US authorities on Tuesday charged four members of a white supremacist movement with inciting violence over the deadly “Unite the Right” march in Charlottesville, Virginia, in August last year.
The event culminated in a man driving a car into a crowd of counterprotesters, killing a woman and injuring 19 other people.
US President Donald Trump infamously took 48 hours to respond, only to blame “both sides,” despite evidence that neo-Nazis were the principal source of violence.
Benjamin Daley, Michael Miselis, Thomas Gillen and Cole White were arrested after being identified in pictures and video footage attacking counterprotesters during the march, which resulted in serious injuries, the indictment said.
All four were members of the California-based Rise Above Movement, which prosecutors described as a militant white supremacist and anti-Semitic group.
The four “traveled to Charlottesville to encourage, promote, incite, participate in and commit violent acts in furtherance of a riot,” a criminal complaint filed at the US District Court of the Western District of Virginia said.
The complaint said they had already attended political rallies in Huntington Beach and Berkeley, California, last year where they attacked other protesters.
Their own “extensive” social media presence documented their violent actions in the California protests and at the Aug. 11 to Aug. 12 Unite The Right protest in Charlottesville, District Attorney Thomas Cullen said.
Each was charged with multiple counts of inciting to riot, which Cullen said could see them facing a maximum 10 years in prison.
Cullen said the investigation was aided by information in a joint investigation by the ProPublica investigative journalism group and PBS television’s Frontline show.

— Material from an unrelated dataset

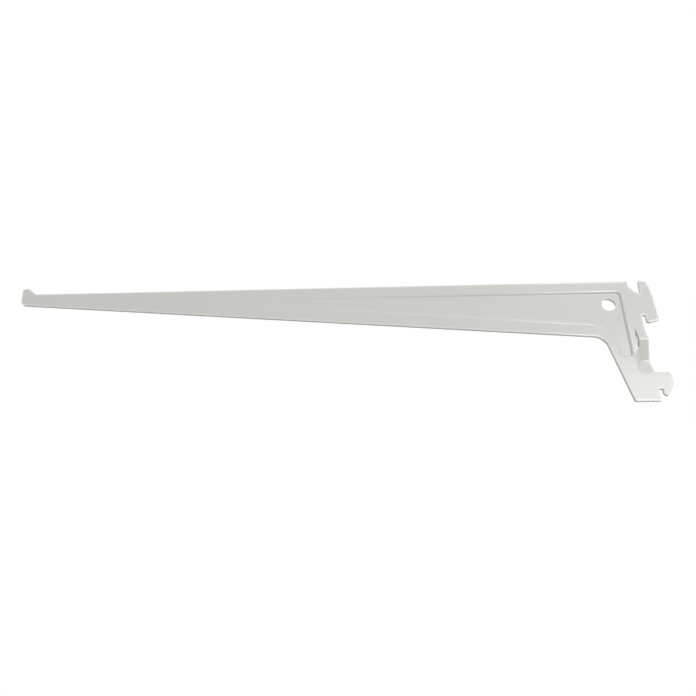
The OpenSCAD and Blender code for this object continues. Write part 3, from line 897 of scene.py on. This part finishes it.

The protests saw hundreds of neo-Nazi sympathizers, some carrying firearms, yelling white nationalist slogans while wielding flaming torches. On the second day, fighting broke out between neo-Nazi supporters and anti-fascists from a group called Antifa.
Heather Heyer, 32, was killed and 19 others were injured when 20-year-old James Fields allegedly drove into a crowd of protesters.
Fields has been charged with murder and hate crimes.